Em meio a preocupações de que os insetos possam ser associados à culinária italiana, três ministros do governo anunciaram quatro decretos buscando reprimir a prática. "É fundamental que essas farinhas não sejam confundidas com alimentos feitos na Itália", disse Francesco Lollobrigida, ministro da Agricultura.

Francesco Tosto/BBC
O chef Simone Loddo serve macarrão de grilo para curiosos

A alimentação com insetos não está apenas dividindo opiniões na Itália.

Na Polônia, tornou-se um tema quente antes das eleições deste ano. Em março, políticos dos dois principais partidos acusaram-se mutuamente de aprovar políticas que obrigariam os cidadãos a comer insetos – o líder do principal partido da oposição, Donald Tusk, rotulou o governo de "promotor da sopa de minhocas".

Enquanto isso, Áustria, Bélgica e Holanda são mais receptivos a comer insetos. Na Áustria, eles comem insetos secos como aperitivo, e os belgas estão abertos a comer larvas em shakes e barras energéticas, hambúrgueres e sopas.

"Infelizmente ainda há muita desinformação sobre comer insetos", diz Daniel Scognamiglio, que dirige o restaurante que serve tagliatelle de grilo.

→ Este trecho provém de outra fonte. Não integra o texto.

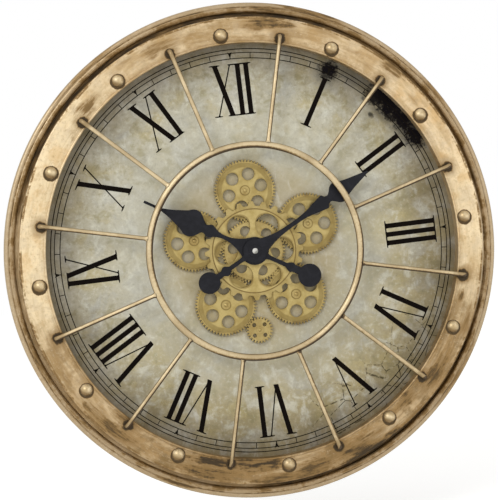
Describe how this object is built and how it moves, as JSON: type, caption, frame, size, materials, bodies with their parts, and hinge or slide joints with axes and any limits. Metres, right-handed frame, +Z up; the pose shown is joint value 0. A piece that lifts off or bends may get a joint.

"Recebi ódio, fui criticado. A tradição alimentar é sagrada para muitas pessoas. Eles não querem mudar seus hábitos alimentares."

Mas ele identificou uma mudança e diz que mais pessoas - muitas vezes por curiosidade - estão pedindo os produtos à base de grilo de seu cardápio.

Com a população global agora ultrapassando oito bilhões, teme-se que os recursos do planeta não possam atender às necessidades alimentares de tantas pessoas.

A produção agrícola mundial terá que aumentar em 70%, segundo estimativas da Organização das Nações Unidas para Agricultura e Alimentação.

Mudar para proteínas ecológicas - como insetos - pode se tornar uma necessidade.

Até agora, as possibilidades de produção e comercialização de alimentos para insetos eram limitadas. Com a aprovação da UE, a expectativa é que, com o crescimento do setor, os preços caiam significativamente.

Ivan conta que já recebe muitos pedidos de seus produtos em restaurantes e supermercados.

"O impacto no meio ambiente é quase zero. Somos uma peça do quebra-cabeça que pode salvar o planeta."